All questions touching on the qualification of voters and the
validity of proxies and the acceptance or rejection of votes,
shall be decided by one or more inspectors.  Such inspectors
shall be appointed by the Board of Directors before or at the
meeting, or, if no such appointment shall have been made, then by
the presiding officer at the meeting.  If for any reason any of
the inspectors previously appointed shall fail to attend or
refuse or be unable to serve, inspectors in place of any so
failing to attend or refusing or unable to serve shall be
appointed in like manner.

     Section 1.6.  Quorum.  At any meeting of the stockholders
the holders of such number of all of the outstanding shares of
the capital stock of the Corporation taken together as a single
class as represents one-third of all votes that may be made at
such meeting, present in person or represented by proxy, shall
constitute a quorum of the stockholders for all purposes, unless
the representation of a larger number shall be required by law,
and, in that case, the representation of the number so required
shall constitute a quorum.

     If the holders of the amount of stock necessary to
constitute a quorum shall fail to attend in person or by proxy at
the time and place fixed in accordance with these By-Laws for an
annual or special meeting, a majority in interest of the
stockholders present in person or by proxy may adjourn, from time
to time, without notice other than by announcement at the
meeting, until holders of the amount of stock requisite to
constitute a quorum shall attend.  At any such adjourned meeting
at which a quorum shall be present, any business may be
transacted which might have been transacted at the meeting as
originally notified.

     Section 1.7.  Business.  The chairman of the Board, if any,
the president, or in his absence the vice-chairman, if any, or an
executive vice president, in the order named, shall call meetings
of the stockholders to order, and shall act as chairman of such
meeting; provided, however, that the Board of Directors or
executive committee may appoint any stockholder to act as
chairman of any meeting in the absence of the chairman of the
Board.  The secretary of the Corporation shall act as secretary
at all meetings of the stockholders, but in the absence of the
secretary at any meeting of the stockholders, the presiding
officer may appoint any person to act as secretary of the
meeting.

     Section 1.8.  Stockholder Proposals.  No proposal by a
stockholder shall be presented for vote at a special or annual
meeting of stockholders unless such stockholder shall, not later
than the close of business on the fifth day following the date on
which notice of the meeting is first given to stockholders,
provide the Board of Directors or the secretary of the
Corporation with written notice of intention to present a
proposal for action at the forthcoming meeting of stockholders,
which notice shall include the name and address of such
stockholder, the number of voting securities that he holds of
record and that he holds beneficially, the text of the proposal
to be presented to the meeting and a statement in support of the
proposal.

     Any stockholder who was a stockholder of record on the
applicable record date may make any other proposal at an annual
meeting or special meeting of stockholders and the same may be
discussed and considered, but unless stated in writing and filed
with the Board of Directors or the secretary prior to the date
set forth hereinabove, such proposal shall be laid over for
action at an adjourned, special, or annual meeting of the
stockholders taking place sixty days or more thereafter.  This
provision shall not prevent the consideration and approval or
disapproval at the annual meeting of reports of officers,
directors, and committees, but in connection with such reports,
no new business proposed by a stockholder, qua stockholder, shall
be acted upon at such annual meeting unless stated and filed as
herein provided.

     Notwithstanding any other provision of these By-Laws, the
Corporation shall be under no obligation to include any
stockholder proposal in its proxy statement materials or
otherwise present any such proposal to stockholders at a special
or annual meeting of stockholders if the Board of Directors
reasonably believes the proponents thereof have not complied with
Sections 13 or 14 of the Securities Exchange Act of 1934, as
amended, and the rules and regulations thereunder; nor shall the
Corporation be required to include any stockholder proposal not
required to be included in its proxy materials to stockholders in
accordance with any such section, rule or regulation.

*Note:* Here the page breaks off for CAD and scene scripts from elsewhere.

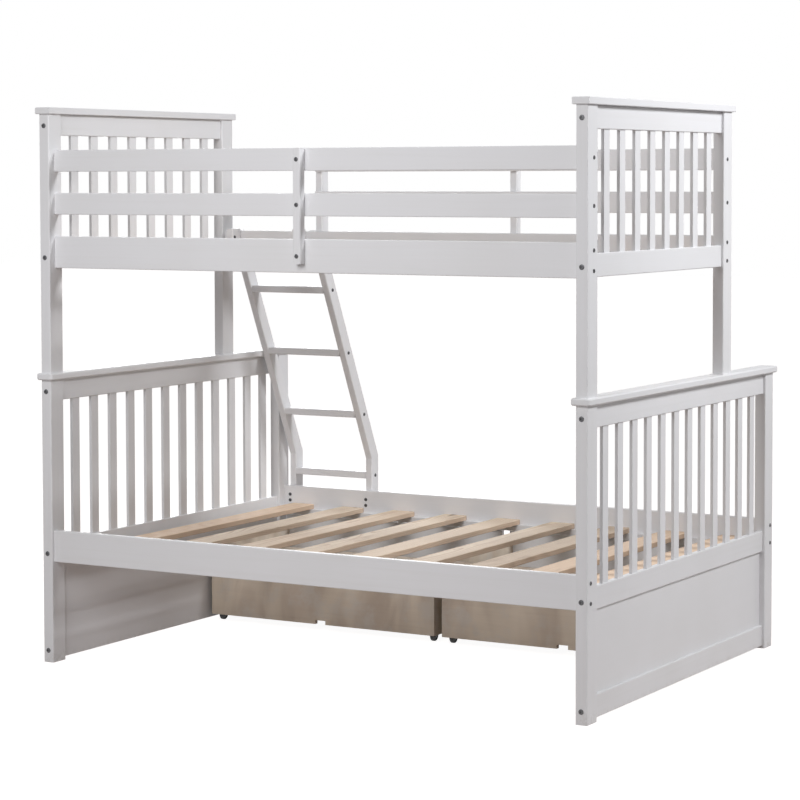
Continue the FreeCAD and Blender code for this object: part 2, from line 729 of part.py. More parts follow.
def drawer(side, x):
    drawer_front(side, x)
    drawer_back(side, x)
    drawer_sides(side, x)
    drawer_bottom(side, x)
    caster_forks(side, x)
    wheel_pair(side, "rear", x, "drawer_y + axle_inset")
    wheel_pair(side, "front", x, "drawer_y + drawer_depth - axle_inset")
    knobs(side, x)


def check_and_write():
    """Nothing is written before every object and every shape is sound."""
    doc.recompute()
    for thing in doc.Objects:
        if {"Invalid", "Error"} & set(thing.State):
            raise ValueError("failed object: " + thing.Label)
    for name, body in nodes.items():
        if body.Shape.isNull() or not body.Shape.isValid() or not body.Shape.Solids:
            raise ValueError("bad shape: " + name)
    os.makedirs("parts", exist_ok=True)
    for name, body in nodes.items():
        body.Shape.exportStep("parts/%s.step" % name)


fill_sheet()
for end_name in ("left", "right"):
    upper_end(end_name)
    lower_end(end_name)
sides()
slatted_base("upper")
slatted_base("lower")
ladder()
left_drawer_x = "-inner_end + drawer_left_gap"
drawer("left", left_drawer_x)
drawer("right", left_drawer_x + " + drawer_width + drawer_middle_gap")
check_and_write()
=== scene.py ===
import math

import bmesh
import bpy
import numpy as np
from mathutils import Matrix, Vector


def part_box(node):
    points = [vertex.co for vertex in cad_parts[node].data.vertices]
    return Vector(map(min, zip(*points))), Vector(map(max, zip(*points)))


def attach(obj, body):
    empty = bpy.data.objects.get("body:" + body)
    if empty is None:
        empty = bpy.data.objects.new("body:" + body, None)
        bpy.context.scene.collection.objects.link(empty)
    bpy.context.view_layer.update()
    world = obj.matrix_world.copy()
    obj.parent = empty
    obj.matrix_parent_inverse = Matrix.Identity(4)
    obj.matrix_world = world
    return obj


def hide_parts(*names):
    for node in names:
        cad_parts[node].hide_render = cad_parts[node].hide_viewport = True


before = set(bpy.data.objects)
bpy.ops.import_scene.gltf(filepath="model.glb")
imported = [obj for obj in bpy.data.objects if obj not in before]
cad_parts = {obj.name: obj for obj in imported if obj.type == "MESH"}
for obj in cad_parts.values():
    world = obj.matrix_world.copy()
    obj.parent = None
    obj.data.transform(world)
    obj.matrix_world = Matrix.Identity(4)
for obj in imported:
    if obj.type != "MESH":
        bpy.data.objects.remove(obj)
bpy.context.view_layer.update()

# ---------------------------------------------------------------------------------------------
# The four end frames.  Solid pine posts, rails, slats and caps, sprayed with a satin white
# paint that lets the long streaks of the grain show as faint ridges, plus a thin flat panel
# between the two lowest rails.  The feet pick up a little dirt from the floor.


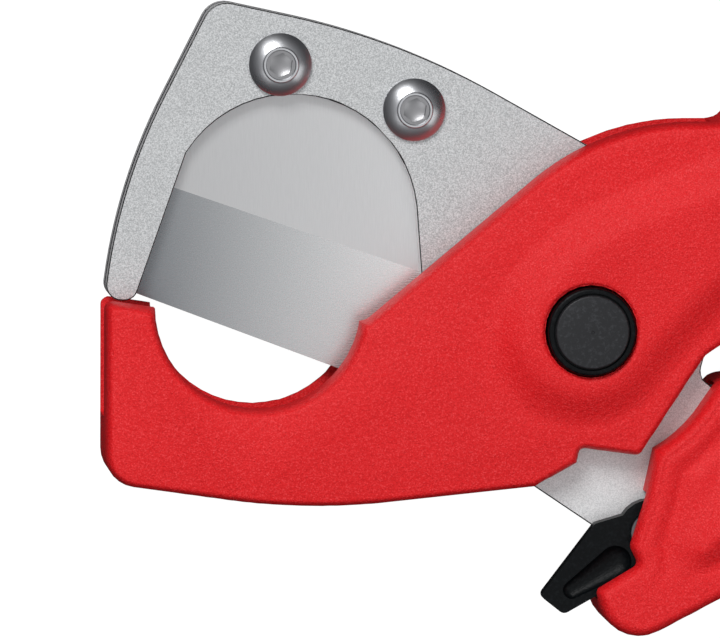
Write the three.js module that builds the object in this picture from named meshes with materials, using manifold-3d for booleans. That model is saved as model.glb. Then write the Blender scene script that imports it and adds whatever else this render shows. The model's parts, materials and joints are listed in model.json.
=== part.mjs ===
// Hand cutter for plastic and composite pipe: a two-part red frame with a pipe saddle, a blade held between
// two steel plates that turn in the frame, and a lower handle with a thumb lock lever.
// Millimetres. The tool lies on its rear side, +Z up, with the pivot axis at the origin and +X midway
// between the two handles. The outlines are drawn with the jaw to the left and the pivot at 0, 0, and the
// whole drawing is turned once at the end. Depths in the drawing are measured from the middle plane.

import * as THREE from "three";
import { ConvexGeometry } from "three/addons/geometries/ConvexGeometry.js";
import { mergeVertices } from "three/addons/utils/BufferGeometryUtils.js";
import Module from "manifold-3d";

const wasm = await Module();
wasm.setup();

// ---------------------------------------------------------------- driving dimensions

const DRAWING_TURN = -21.5;      // degrees from the drawing's X axis to the line midway between the handles
const ARC_STEP = 15;             // most degrees of arc to a facet of a rounded corner
const FACET = 1.8;               // and most millimetres
const ROUND_SIDES = 24;          // facets of a turned piece or a round hole

const FIT_GAP = 0.3;             // clearance round a pin, screw, cap or pocket
const RUN_GAP = 0.2;             // clearance between faces that turn on each other

const BLADE_THICK = 1.4;
const PLATE_THICK = 1.9;
const WASHER_THICK = 0.3;
const RIM_HALF = 7.5;            // half the thickness of the frame and the lower handle at their rims
const PLATEAU_RISE = 2;          // how far the raised grip stands above the rim face, on each side
const PLATE_OUT = BLADE_THICK / 2 + PLATE_THICK;
const SLOT_HALF = PLATE_OUT + RUN_GAP + WASHER_THICK;
const FACE_HALF = RIM_HALF + PLATEAU_RISE;

const SADDLE_RADIUS = 12.6;      // takes pipe up to 25 mm
const SADDLE = [-40, 2.9];

const UPPER_ANGLE = 33;          // degrees of the upper handle's centre line in the drawing
const UPPER_START = [16, 12];    // a point of that line beside the hub
const UPPER_LENGTH = 132;        // from that point to the end
const UPPER_HALF_WIDTH = 12;
const LOWER_ANGLE = 10;
const LOWER_START = [16.2, -6.6];   // the lower handle's corner in the throat
const LOWER_LENGTH = 130;
const THROAT_RADIUS = 17.1;      // the lower handle's edge is an arc about the pivot, clear of the frame
const LOWER_WIDTH = 20.8;
const GRIP_INSET = 4.2;          // from a handle's rim to its raised grip
const GRIP_END_INSET = 6;

const PIVOT_RADIUS = 3;
const BUSH_RADIUS = 5;
const CAP_RADIUS = 5.35;
const CAP_FACE_RADIUS = 4.4;
const CAP_PROUD = 1.2;
const BOLT_HEAD_RADIUS = 4.8;
const BOLT_HEAD_HIGH = 2.4;
const BOLT_SEAT = 5.2;           // depth of the seat under the bolt's head, from the middle plane
const NUT_SEAT = 4.6;
const NUT_HIGH = 3.2;
const NUT_ACROSS = 9;
const WASHER_RADIUS = 9;

const SPRING_WIRE = 0.55;        // wire radius
const SPRING_RADIUS = 8;
const SPRING_TURNS = 2.25;
const SPRING_PITCH = 1.2;
const SPRING_ROOM = 4.2;         // depth of the ring-shaped recess in the rear frame

const BLADE_SCREWS = [[-37.3, 32], [-21, 26.5]];
const BLADE_SCREW_RADIUS = 2;
const BUTTON_RADIUS = 3.8;
const BUTTON_HIGH = 1.8;
const BUTTON_FLAT = 2.05;
const BUTTON_HEX = 2.5;
const BLADE_NUT_ACROSS = 7;
const BLADE_NUT_HIGH = 3.2;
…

     Section 1.9.  Proxies.  At all meetings of stockholders, a
stockholder entitled to vote may vote either in person or by
proxy executed in writing by the stockholder or by his duly
authorized attorney-in-fact.  Such proxy shall be filed with the
secretary before or at the time of the meeting.  No proxy shall
be valid after eleven months from the date of its execution,
unless otherwise provided in the proxy.

     Section 1.10.  Voting by Ballot.  The votes for directors,
and upon the demand of any stockholder or when required by law,
the votes upon any question before the meeting, shall be by
ballot.

     Section 1.11.  Voting Lists.  The officer who has charge of
the stock ledger of the Corporation shall prepare and make, at
least ten days before every meeting of stockholders, a complete
list of the stockholders entitled to vote at the meeting,
arranged in alphabetical order, and showing the address of each
stockholder and the number of shares of stock registered in the
name of each stockholder.  Such list shall be open to the
examination of any stockholder, for any purpose germane to the
meeting, during ordinary business hours for a period of at least
ten days prior to the meeting, either at a place within the city
where the meeting is to be held, which place shall be specified
in the notice of the meeting, or if not so specified, at the
place where the meeting is to be held.  The list shall also be
produced and kept at the time and place of the meeting during the
whole time thereof and may be inspected by any stockholder who is
present.

     Section 1.12.  Place of Meeting.  The Board of Directors may
designate any place, either within or without the state of
incorporation, as the place of meeting for any annual meeting or
any special meeting called by the Board of Directors.  If no
designation is made or if a special meeting is otherwise called,
the place of meeting shall be the principal office of the
Corporation.

     Section 1.13.  Voting of Stock of Certain Holders.  Shares
of capital stock of the Corporation standing in the name of
another corporation, domestic or foreign, may be voted by such
officer, agent, or proxy as the by-laws of such corporation may
prescribe, or in the absence of such provision, as the board of
directors of such corporation may determine.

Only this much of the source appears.